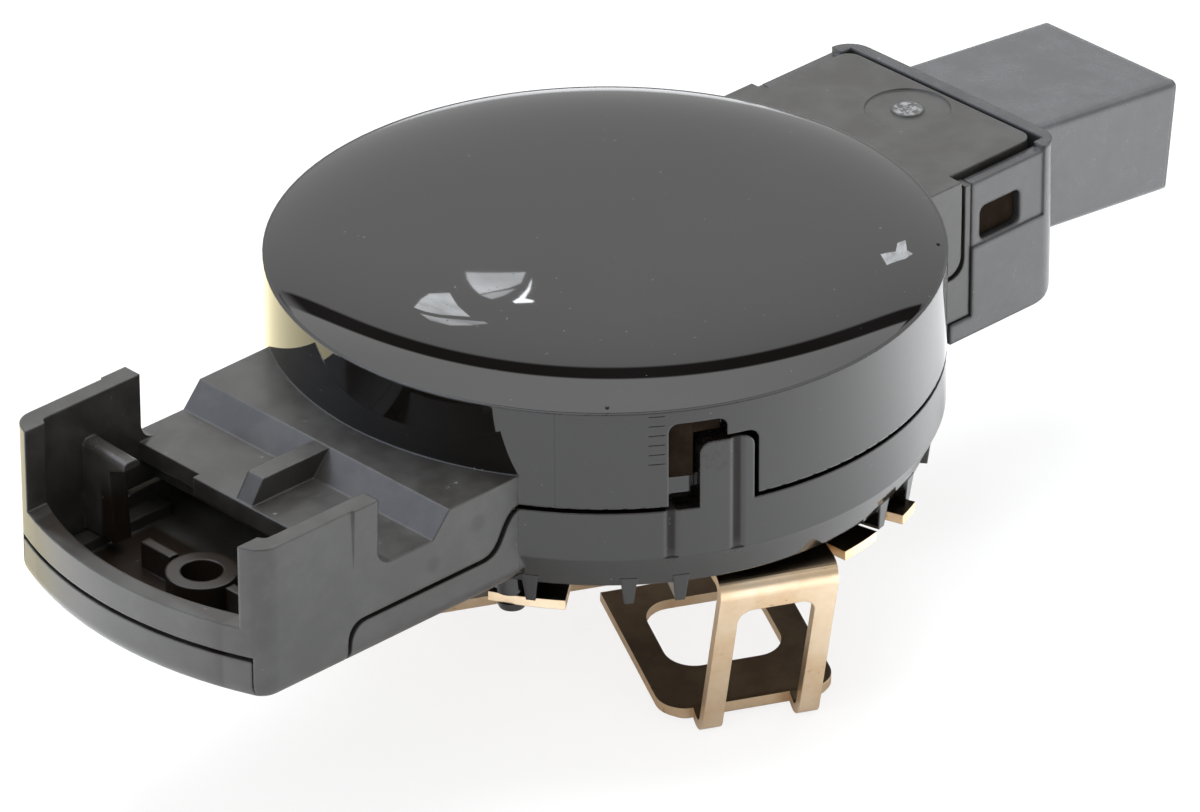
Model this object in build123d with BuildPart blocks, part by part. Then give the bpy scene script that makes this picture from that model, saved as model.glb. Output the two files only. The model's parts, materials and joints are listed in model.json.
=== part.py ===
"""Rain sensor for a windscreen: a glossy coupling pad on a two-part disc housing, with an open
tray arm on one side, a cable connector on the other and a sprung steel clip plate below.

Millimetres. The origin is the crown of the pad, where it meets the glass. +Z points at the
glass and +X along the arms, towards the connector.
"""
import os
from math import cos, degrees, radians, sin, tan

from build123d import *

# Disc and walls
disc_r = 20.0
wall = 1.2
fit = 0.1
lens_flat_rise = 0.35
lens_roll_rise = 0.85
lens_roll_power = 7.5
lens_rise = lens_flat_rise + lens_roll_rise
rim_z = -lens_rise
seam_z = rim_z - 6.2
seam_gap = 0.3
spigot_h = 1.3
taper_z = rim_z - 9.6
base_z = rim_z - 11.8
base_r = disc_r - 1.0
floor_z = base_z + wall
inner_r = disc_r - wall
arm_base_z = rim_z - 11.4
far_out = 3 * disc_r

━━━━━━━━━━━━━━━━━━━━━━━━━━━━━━

TASK OBJECTIVE:
Reproduce the complete data exactly as presented above.

COMPLETE RESPONSE:
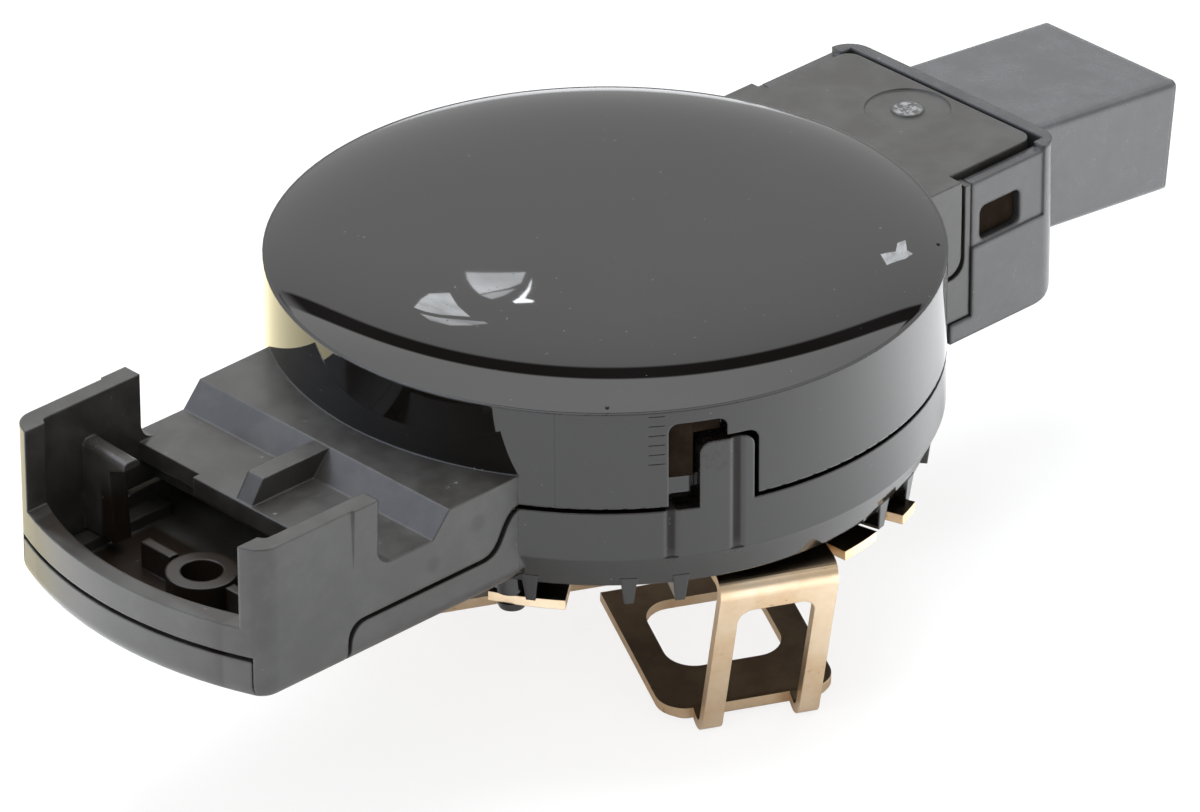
Model this object in build123d with BuildPart blocks, part by part. Then give the bpy scene script that makes this picture from that model, saved as model.glb. Output the two files only. The model's parts, materials and joints are listed in model.json.
=== part.py ===
"""Rain sensor for a windscreen: a glossy coupling pad on a two-part disc housing, with an open
tray arm on one side, a cable connector on the other and a sprung steel clip plate below.

Millimetres. The origin is the crown of the pad, where it meets the glass. +Z points at the
glass and +X along the arms, towards the connector.
"""
import os
from math import cos, degrees, radians, sin, tan

from build123d import *

# Disc and walls
disc_r = 20.0
wall = 1.2
fit = 0.1
lens_flat_rise = 0.35
lens_roll_rise = 0.85
lens_roll_power = 7.5
lens_rise = lens_flat_rise + lens_roll_rise
rim_z = -lens_rise
seam_z = rim_z - 6.2
seam_gap = 0.3
spigot_h = 1.3
taper_z = rim_z - 9.6
base_z = rim_z - 11.8
base_r = disc_r - 1.0
floor_z = base_z + wall
inner_r = disc_r - wall
arm_base_z = rim_z - 11.4
far_out = 3 * disc_r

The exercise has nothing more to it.